Raw data.

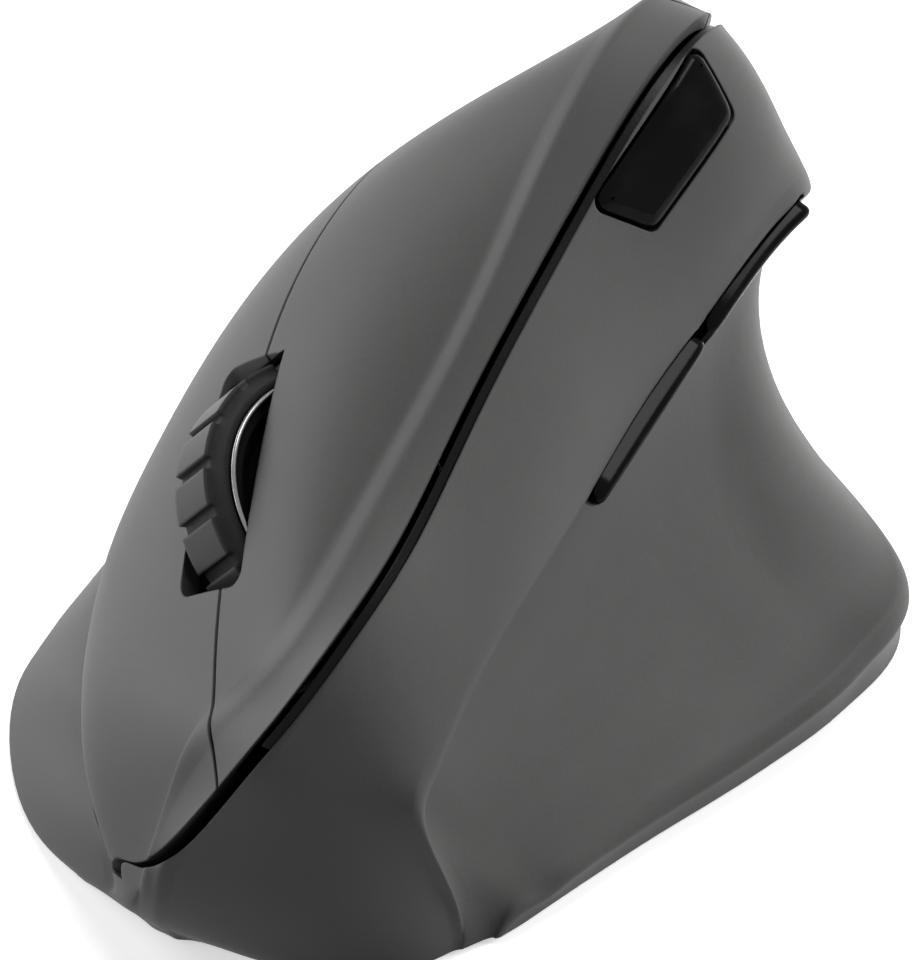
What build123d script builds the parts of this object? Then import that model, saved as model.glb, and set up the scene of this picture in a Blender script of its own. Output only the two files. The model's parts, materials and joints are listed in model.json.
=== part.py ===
from build123d import *

from math import atan2, cos, degrees, hypot, radians, sin, sqrt
import os

# A right-handed vertical mouse, built as separate pieces in millimetres.
# The origin is on the desk under the middle of the mouse.
# X points to the finger side, Y points to the front and Z points up.

# Overall size that the share tables below refer to
LENGTH = 118.0
WIDTH = 80.0
HEIGHT = 70.0
WHOLE_SHARE = 1000

# Middle of the outline in the frame that the pieces are drawn in
MIDDLE_ACROSS = 0.95
MIDDLE_FORWARD = -5.5

# Feature lines of the outer form, front to rear.
# Each point is (across, forward, up) in thousandths of the width, length and height.
BASE_RIGHT_SHARES = [
    (188, 377, -43), (200, 392, 0), (275, 373, 0), (362, 331, 0), (444, 263, 0), (491, 169, 0),
    (506, 34, 0), (494, -119, 0), (462, -254, 0), (375, -390, 0), (250, -483, 0), (138, -534, 0),
]
SEAM_SHARES = [
    (138, 386, -43), (138, 408, 21), (81, 424, 93), (116, 405, 129), (181, 361, 143),
    (256, 301, 171), (331, 229, 161), (394, 144, 171), (425, 0, 179), (438, -169, 171),
    (388, -339, 143), (262, -462, 100), (181, -513, 43),
]
LOWER_FACE_SHARES = [
    (88, 392, -43), (88, 419, 39), (65, 431, 100), (100, 414, 157), (175, 360, 243),
    (272, 254, 300), (348, 136, 357), (404, -17, 400), (419, -169, 400), (375, -305, 343),
    (269, -432, 243), (179, -508, 114), (156, -532, 46),
]
UPPER_FACE_SHARES = [
    (50, 394, -43), (56, 424, 43), (31, 441, 114), (12, 428, 200), (19, 381, 343), (62, 280, 479),
    (144, 169, 564), (225, 25, 643), (256, -85, 679), (262, -203, 676), (238, -305, 593),
    (188, -415, 429), (150, -500, 200), (145, -534, 51),
]
BAND_EDGE_SHARES = [
    (25, 394, -43), (38, 425, 44), (12, 443, 129), (0, 414, 271), (-25, 386, 371), (-94, 335, 514),
    (-94, 246, 593), (-81, 161, 650), (-69, 68, 721), (-44, -34, 807), (-12, -153, 896),
    (0, -237, 951), (12, -305, 943), (50, -390, 800), (100, -466, 571), (128, -508, 343),
    (135, -532, 143), (134, -537, 53),
]
RIDGE_SHARES = [
    (-6, 394, -43), (12, 425, 43), (-6, 442, 129), (-31, 438, 243), (-95, 418, 364),
    (-154, 369, 504), (-173, 305, 579), (-154, 195, 631), (-123, 88, 704), (-108, -17, 780),
    (-88, -127, 857), (-82, -220, 926), (-79, -280, 957), (-62, -326, 910), (-6, -390, 779),
    (50, -458, 571), (95, -508, 343), (116, -533, 140), (123, -538, 53),
]
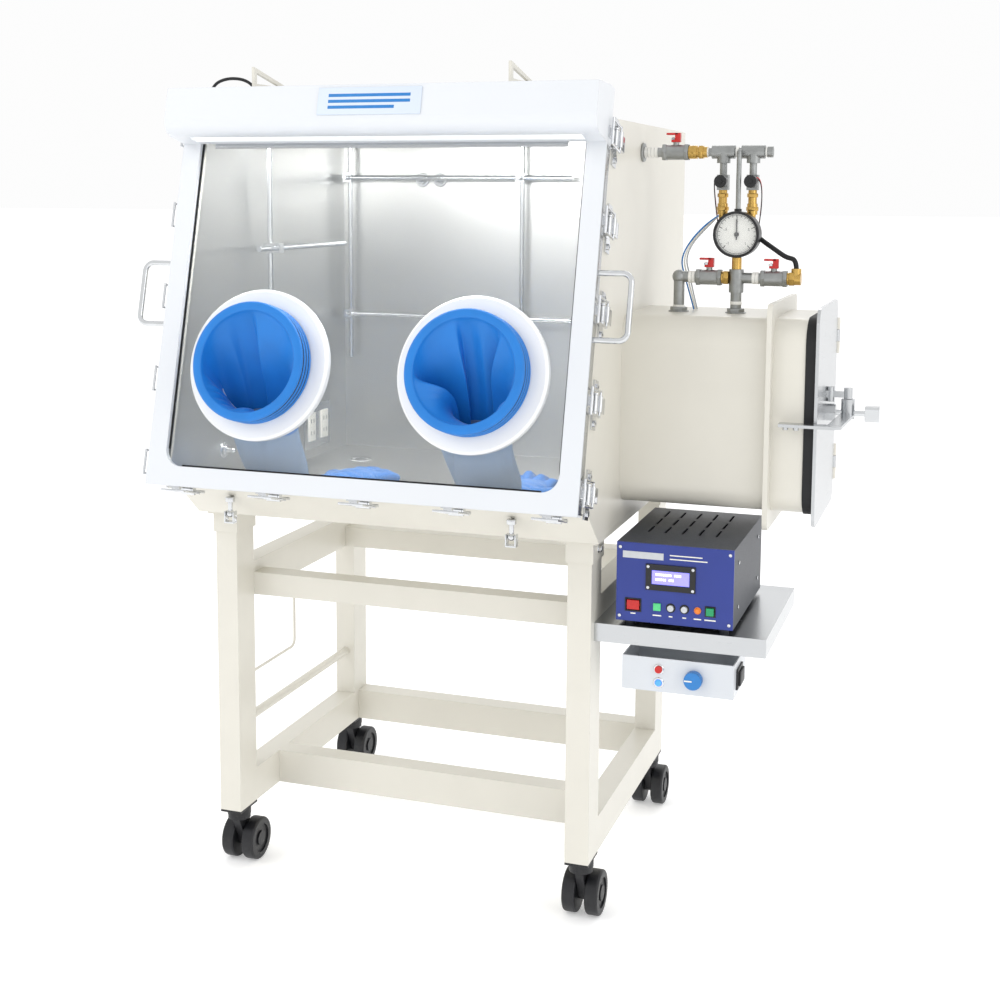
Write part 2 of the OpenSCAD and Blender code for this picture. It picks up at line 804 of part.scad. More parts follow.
// Strap that reaches round the door's front edge, with the block for the screw
module door_strap() {
    foot_y = pass_y - door_w / 2 - 2;
    t = 5;
    color(steel) difference() {
        union() {
            rod_z(clamp_x, pass_y, clamp_z - 9, 32, 11);
            translate([0, 0, clamp_z - 6]) linear_extrude(t) {
                polygon([
                    [clamp_x - 11, pass_y], [clamp_x - 17, foot_y], [clamp_x + 5, foot_y - 14],
                    [clamp_x + 11, pass_y]
                ]);
                polygon([
                    [door_x - 52, foot_y], [door_x - 52, foot_y - 22], [clamp_x - 4, foot_y - 22],
                    [clamp_x + 5, foot_y - 14], [clamp_x - 17, foot_y]
                ]);
            }
            for (x = [door_x - 42, door_x - 26])
                rod_z(x, foot_y - 11, clamp_z - 11, 5 + eps, 4.5);
        }
        rod_x(clamp_x - 20, pass_y, clamp_z, 40, 5 + fit);
        rod_z(clamp_x, pass_y, clamp_z + 9, 20, 4 + fit);
    }
}

// Screw that presses on the door's boss, with its square knob
module clamp_screw() {
    color(steel) {
        rod_x(clamp_x - 18, pass_y, clamp_z, 47, 5);
        along_x(clamp_x + 28, 23) translate([pass_y, clamp_z]) difference() {
            square(25, center = true);
            for (a = [0:90:270]) rotate([0, 0, a + 45]) translate([17, 0]) square([4, 40], center = true);
        }
    }
}

// Flap that closes the pass box from inside, hung from its top edge
module inner_door() {
    x = inner_door_x;
    w = pass_w + 14;
    h = pass_h + 14;
    color(steel) difference() {
        union() {
            along_x(x, 3) translate([pass_y, pass_z]) round_rect(w, h, 20);
            rod_y(inner_hinge_x, pass_y - 60, inner_hinge_z, 120, 4.5);
            translate([x - 1, pass_y - 60, pass_z + h / 2 - 12]) cube([4, 120, inner_hinge_z - pass_z - h / 2 + 12]);
            translate([x - 26, pass_y - 40, pass_z - h / 2 + 30]) cube([3, 80, 20]);
            for (j = [-1, 1]) translate([x - 24, pass_y + j * 30 - 3, pass_z - h / 2 + 34]) cube([25, 6, 12]);
        }
        rod_y(inner_hinge_x, pass_y - 61, inner_hinge_z, 122, 2.5 + fit);
    }
}

// ---------------------------------------------------------------- pipes and gauge

module pipe_cross(x, z, w, h) {
    rod_x(x - w / 2, upper_y, z, w, 11);
    rod_z(x, upper_y, z - h, h, 11);
}

// Steel pipes, tees, elbows and valve bodies
module pipework() {
    x0 = wall_x;
    color("darkgray") {
        // upper line, from the chamber's wall to its end plug
        rod_x(x0, upper_y, upper_z, 36, pipe_r);
        rod_x(x0 + 35, upper_y, upper_z, 44, body_r);
        rod_z(x0 + 57, upper_y, upper_z, body_r + 5, 5);
        rod_x(x0 + 110, upper_y, upper_z, 100, pipe_r - 1);
        pipe_cross(x0 + 137, upper_z, 38, 18);
        pipe_cross(x0 + 186, upper_z, 38, 18);
        rod_x(x0 + 209, upper_y, upper_z, 9, 9);
        // lower line, on top of the pass box
        rod_z(x0 + 72, pipe_y, pass_top, lower_z - pass_top, 9);
        translate([x0 + 72, pipe_y, lower_z]) sphere(11.5);
        rod_x(x0 + 72, pipe_y, lower_z, 32, 9);
        rod_x(x0 + 101, pipe_y, lower_z, 42, body_r);
        rod_z(x0 + 122, pipe_y, lower_z, body_r + 5, 5);
        rod_z(gauge_x, pipe_y, pass_top, lower_z - pass_top, 9);
        rod_z(gauge_x, pipe_y, lower_z - 24, 38, 12);
        rod_x(gauge_x, pipe_y, lower_z, 42, 9);
        rod_x(gauge_x + 40, pipe_y, lower_z, 43, body_r);
        rod_z(gauge_x + 61, pipe_y, lower_z, body_r + 5, 5);
    }
    // small valves on the two branches, with their round coils
    for (x = [x0 + 137, x0 + 186]) {
        color("silver") {
            rod_z(x, upper_y, upper_z - 38, 20 + eps, 6);
            translate([x - 9, upper_y - 9, upper_z - 62]) cube([18, 18, 25]);
        }
        color("#161616") rod_y(x, upper_y - 23, upper_z - 48, 14 + eps, 10);
    }
    // tube from the upper line forwards and down to the gauge
    color("silver") {
        rod_y(gauge_x, pipe_y, upper_z, upper_y - pipe_y, 4);
        translate([gauge_x, pipe_y, upper_z]) sphere(4);
        rod_z(gauge_x, pipe_y, gauge_z + gauge_r + 4, upper_z - gauge_z - gauge_r - 4, 4);
    }
}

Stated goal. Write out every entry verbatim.

Result for this exercise.
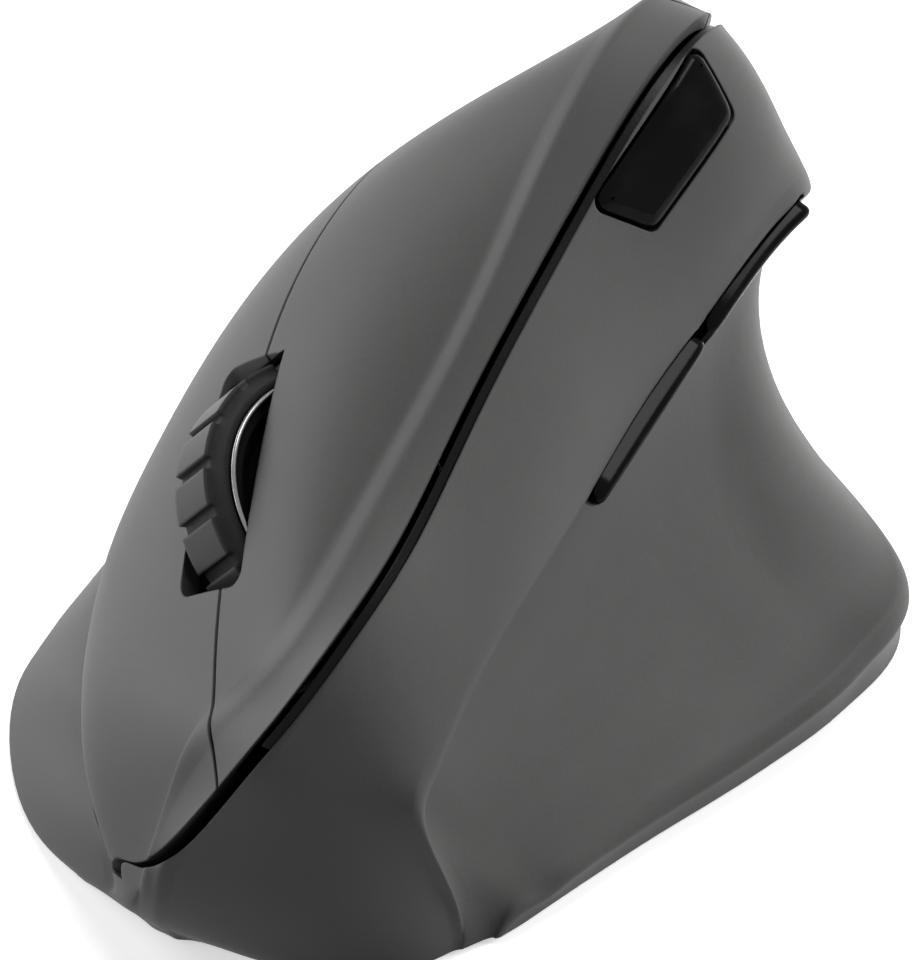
What build123d script builds the parts of this object? Then import that model, saved as model.glb, and set up the scene of this picture in a Blender script of its own. Output only the two files. The model's parts, materials and joints are listed in model.json.
=== part.py ===
from build123d import *

from math import atan2, cos, degrees, hypot, radians, sin, sqrt
import os

# A right-handed vertical mouse, built as separate pieces in millimetres.
# The origin is on the desk under the middle of the mouse.
# X points to the finger side, Y points to the front and Z points up.

# Overall size that the share tables below refer to
LENGTH = 118.0
WIDTH = 80.0
HEIGHT = 70.0
WHOLE_SHARE = 1000

# Middle of the outline in the frame that the pieces are drawn in
MIDDLE_ACROSS = 0.95
MIDDLE_FORWARD = -5.5

# Feature lines of the outer form, front to rear.
# Each point is (across, forward, up) in thousandths of the width, length and height.
BASE_RIGHT_SHARES = [
    (188, 377, -43), (200, 392, 0), (275, 373, 0), (362, 331, 0), (444, 263, 0), (491, 169, 0),
    (506, 34, 0), (494, -119, 0), (462, -254, 0), (375, -390, 0), (250, -483, 0), (138, -534, 0),
]
SEAM_SHARES = [
    (138, 386, -43), (138, 408, 21), (81, 424, 93), (116, 405, 129), (181, 361, 143),
    (256, 301, 171), (331, 229, 161), (394, 144, 171), (425, 0, 179), (438, -169, 171),
    (388, -339, 143), (262, -462, 100), (181, -513, 43),
]
LOWER_FACE_SHARES = [
    (88, 392, -43), (88, 419, 39), (65, 431, 100), (100, 414, 157), (175, 360, 243),
    (272, 254, 300), (348, 136, 357), (404, -17, 400), (419, -169, 400), (375, -305, 343),
    (269, -432, 243), (179, -508, 114), (156, -532, 46),
]
UPPER_FACE_SHARES = [
    (50, 394, -43), (56, 424, 43), (31, 441, 114), (12, 428, 200), (19, 381, 343), (62, 280, 479),
    (144, 169, 564), (225, 25, 643), (256, -85, 679), (262, -203, 676), (238, -305, 593),
    (188, -415, 429), (150, -500, 200), (145, -534, 51),
]
BAND_EDGE_SHARES = [
    (25, 394, -43), (38, 425, 44), (12, 443, 129), (0, 414, 271), (-25, 386, 371), (-94, 335, 514),
    (-94, 246, 593), (-81, 161, 650), (-69, 68, 721), (-44, -34, 807), (-12, -153, 896),
    (0, -237, 951), (12, -305, 943), (50, -390, 800), (100, -466, 571), (128, -508, 343),
    (135, -532, 143), (134, -537, 53),
]
RIDGE_SHARES = [
    (-6, 394, -43), (12, 425, 43), (-6, 442, 129), (-31, 438, 243), (-95, 418, 364),
    (-154, 369, 504), (-173, 305, 579), (-154, 195, 631), (-123, 88, 704), (-108, -17, 780),
    (-88, -127, 857), (-82, -220, 926), (-79, -280, 957), (-62, -326, 910), (-6, -390, 779),
    (50, -458, 571), (95, -508, 343), (116, -533, 140), (123, -538, 53),
]
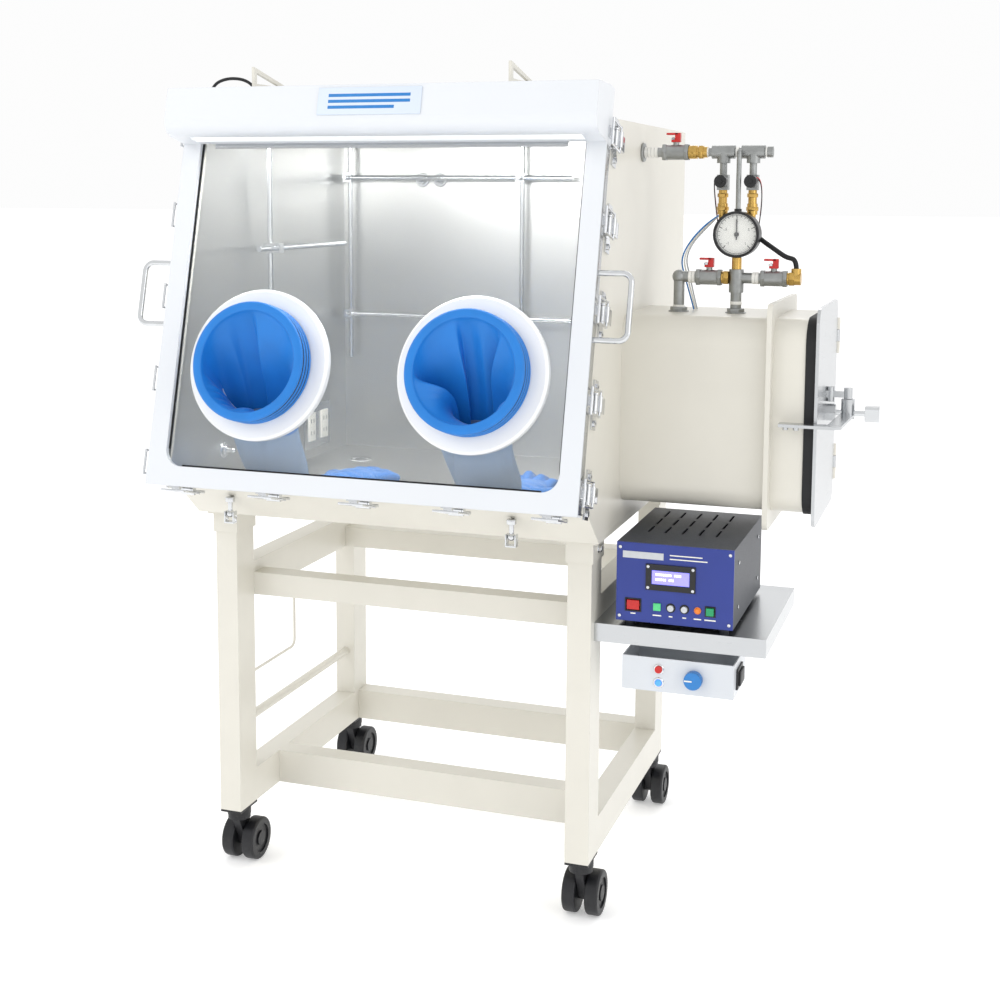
Write part 2 of the OpenSCAD and Blender code for this picture. It picks up at line 804 of part.scad. More parts follow.
// Strap that reaches round the door's front edge, with the block for the screw
module door_strap() {
    foot_y = pass_y - door_w / 2 - 2;
    t = 5;
    color(steel) difference() {
        union() {
            rod_z(clamp_x, pass_y, clamp_z - 9, 32, 11);
            translate([0, 0, clamp_z - 6]) linear_extrude(t) {
                polygon([
                    [clamp_x - 11, pass_y], [clamp_x - 17, foot_y], [clamp_x + 5, foot_y - 14],
                    [clamp_x + 11, pass_y]
                ]);
                polygon([
                    [door_x - 52, foot_y], [door_x - 52, foot_y - 22], [clamp_x - 4, foot_y - 22],
                    [clamp_x + 5, foot_y - 14], [clamp_x - 17, foot_y]
                ]);
            }
            for (x = [door_x - 42, door_x - 26])
                rod_z(x, foot_y - 11, clamp_z - 11, 5 + eps, 4.5);
        }
        rod_x(clamp_x - 20, pass_y, clamp_z, 40, 5 + fit);
        rod_z(clamp_x, pass_y, clamp_z + 9, 20, 4 + fit);
    }
}

// Screw that presses on the door's boss, with its square knob
module clamp_screw() {
    color(steel) {
        rod_x(clamp_x - 18, pass_y, clamp_z, 47, 5);
        along_x(clamp_x + 28, 23) translate([pass_y, clamp_z]) difference() {
            square(25, center = true);
            for (a = [0:90:270]) rotate([0, 0, a + 45]) translate([17, 0]) square([4, 40], center = true);
        }
    }
}

// Flap that closes the pass box from inside, hung from its top edge
module inner_door() {
    x = inner_door_x;
    w = pass_w + 14;
    h = pass_h + 14;
    color(steel) difference() {
        union() {
            along_x(x, 3) translate([pass_y, pass_z]) round_rect(w, h, 20);
            rod_y(inner_hinge_x, pass_y - 60, inner_hinge_z, 120, 4.5);
            translate([x - 1, pass_y - 60, pass_z + h / 2 - 12]) cube([4, 120, inner_hinge_z - pass_z - h / 2 + 12]);
            translate([x - 26, pass_y - 40, pass_z - h / 2 + 30]) cube([3, 80, 20]);
            for (j = [-1, 1]) translate([x - 24, pass_y + j * 30 - 3, pass_z - h / 2 + 34]) cube([25, 6, 12]);
        }
        rod_y(inner_hinge_x, pass_y - 61, inner_hinge_z, 122, 2.5 + fit);
    }
}

// ---------------------------------------------------------------- pipes and gauge

module pipe_cross(x, z, w, h) {
    rod_x(x - w / 2, upper_y, z, w, 11);
    rod_z(x, upper_y, z - h, h, 11);
}

// Steel pipes, tees, elbows and valve bodies
module pipework() {
    x0 = wall_x;
    color("darkgray") {
        // upper line, from the chamber's wall to its end plug
        rod_x(x0, upper_y, upper_z, 36, pipe_r);
        rod_x(x0 + 35, upper_y, upper_z, 44, body_r);
        rod_z(x0 + 57, upper_y, upper_z, body_r + 5, 5);
        rod_x(x0 + 110, upper_y, upper_z, 100, pipe_r - 1);
        pipe_cross(x0 + 137, upper_z, 38, 18);
        pipe_cross(x0 + 186, upper_z, 38, 18);
        rod_x(x0 + 209, upper_y, upper_z, 9, 9);
        // lower line, on top of the pass box
        rod_z(x0 + 72, pipe_y, pass_top, lower_z - pass_top, 9);
        translate([x0 + 72, pipe_y, lower_z]) sphere(11.5);
        rod_x(x0 + 72, pipe_y, lower_z, 32, 9);
        rod_x(x0 + 101, pipe_y, lower_z, 42, body_r);
        rod_z(x0 + 122, pipe_y, lower_z, body_r + 5, 5);
        rod_z(gauge_x, pipe_y, pass_top, lower_z - pass_top, 9);
        rod_z(gauge_x, pipe_y, lower_z - 24, 38, 12);
        rod_x(gauge_x, pipe_y, lower_z, 42, 9);
        rod_x(gauge_x + 40, pipe_y, lower_z, 43, body_r);
        rod_z(gauge_x + 61, pipe_y, lower_z, body_r + 5, 5);
    }
    // small valves on the two branches, with their round coils
    for (x = [x0 + 137, x0 + 186]) {
        color("silver") {
            rod_z(x, upper_y, upper_z - 38, 20 + eps, 6);
            translate([x - 9, upper_y - 9, upper_z - 62]) cube([18, 18, 25]);
        }
        color("#161616") rod_y(x, upper_y - 23, upper_z - 48, 14 + eps, 10);
    }
    // tube from the upper line forwards and down to the gauge
    color("silver") {
        rod_y(gauge_x, pipe_y, upper_z, upper_y - pipe_y, 4);
        translate([gauge_x, pipe_y, upper_z]) sphere(4);
        rod_z(gauge_x, pipe_y, gauge_z + gauge_r + 4, upper_z - gauge_z - gauge_r - 4, 4);
    }
}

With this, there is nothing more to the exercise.